Keeping track of your employees’ leave is not only a logistical challenge for your human resources (HR) team, but potentially a risk management nightmare. Managing absences internally has been the norm for many health care organizations, but those that outsource this task may actually be positioning themselves to better execute strategic human resources responsibilities while transferring potential compliance risk.
What is absence or leave management?
Absence management? Leave management? Those words previously only referred to FMLA leave. Now, your HR team knows that these words may refer to a number of things: FMLA, ADAA, PFL (not in Wisconsin, YET), state leave, parental leave, company leaves, short-term disability and long-term disability.
Not only has the management of these various leaves grown complex for your team, but the differences between how, when, and who is eligible and how the numerous leaves integrate have added to the complexity. This leaves the door open to an HR team that is overworked and overwhelmed – and likely to miss a detail that results in either abuse of a leave policy or a lack of compliance.
Why absence management matters in health care
Recent studies have shown that health care organizations rank second in leaves, with at least 39% of health care employees in possession of an open leave at any given time.
Who manages this leave? Depending upon how large your organization is, it may be a team of 10 or a team of one. Whether you have that full team or it’s a one-person show, absence management tracking techniques can range from utilizing a leave software program to the good old Excel spreadsheet method. If the absence claim starts with HR, the compliance issues can begin.
Questions to consider
1. How are they determining the return-to-work date?
2. Is the certification fulfilled enough to qualify for Family and Medical Leave Act (FMLA)?
3. Is the recertification done to extend if necessary?
4. Did you supply the designation letter?
Risks of poor absence management
As you can tell, leave management has become very complex and is constantly changing; therefore, the need for a compliant process is also changing. Keeping up with the latest in absence management can be very costly to an employee and employer.
Financial risks
In 2019, 51.64% of investigations were initiated independently by the Department of Labor, resulting in over $334 million in back wages for more than 313,941 workers.
In 2019, an employee brought action against his former employer for violation of the FMLA, the Americans with Disabilities Act (ADA), and a state law discrimination statute arising from his termination for vacationing in Mexico while on leave. The court awarded the employee over $1.3 million in liquidated damages and $605,690 in attorney fees and costs (DaPrato v. Mass. Water Res.

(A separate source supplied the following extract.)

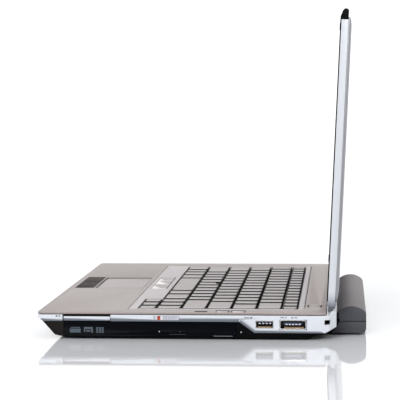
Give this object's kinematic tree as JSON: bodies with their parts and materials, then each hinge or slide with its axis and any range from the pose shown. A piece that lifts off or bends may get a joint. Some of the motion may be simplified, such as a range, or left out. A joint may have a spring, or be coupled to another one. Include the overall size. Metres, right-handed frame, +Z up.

Auth., 482 Mass. 375, 377, 123 N.E.3d 754 (2019)).
Outsourcing absence management takes the pressure off your organization to manage the compliance and tracking process, meaning your team can breathe a sigh of relief knowing that they don’t need to understand every detail of the various federal and state leaves available to employees.
Leave abuse risks
There is one other key element that has not been mentioned: the abuse of these leaves, especially intermittent leave, which is the #1 type of leave in the hospital system. Intermittent leave can easily be abused by employees as a reason for tardiness or “being late.”
A chronically late employee was fired after many times of coming to work late and then refusing an offer of transfer to a different work shift. The employee blamed her inability to show up for work on time on a medical condition; however, she had never been absent or late for work due to medical treatment or any flare-up of her medical condition, which appeared to only hit her right before needing to be at work.
After being fired, she filed suit against her employer for failing to allow her tardies as FMLA intermittent leave. As you may imagine, the court ruled in favor of the employer stating that intermittent leave applies only to absences from work for medical treatment or due to incapacity from an acute attack of symptoms (Brown v. Eastern Maine Medical Center).
Overwhelmed or understaffed HR teams can easily be taken advantage of in the context of FMLA intermittent leave. Many employees seek to abuse the protections afforded by the FMLA, and employers will have little recourse without keeping adequate records.
Employers should remain in-the-know about what their employees are experiencing, including by asking employees about their treatments or how their family member is feeling. Employers can go a long way in preventing abuse of the FMLA leave by showing employees that the employer takes the administration of FMLA leave seriously.
Consider outsourcing absence management
With everything that your HR department has to be involved in today, outsourcing the absence management process for short-term disability, state leave, and FMLA allows your organization to take advantage of more strategic initiatives.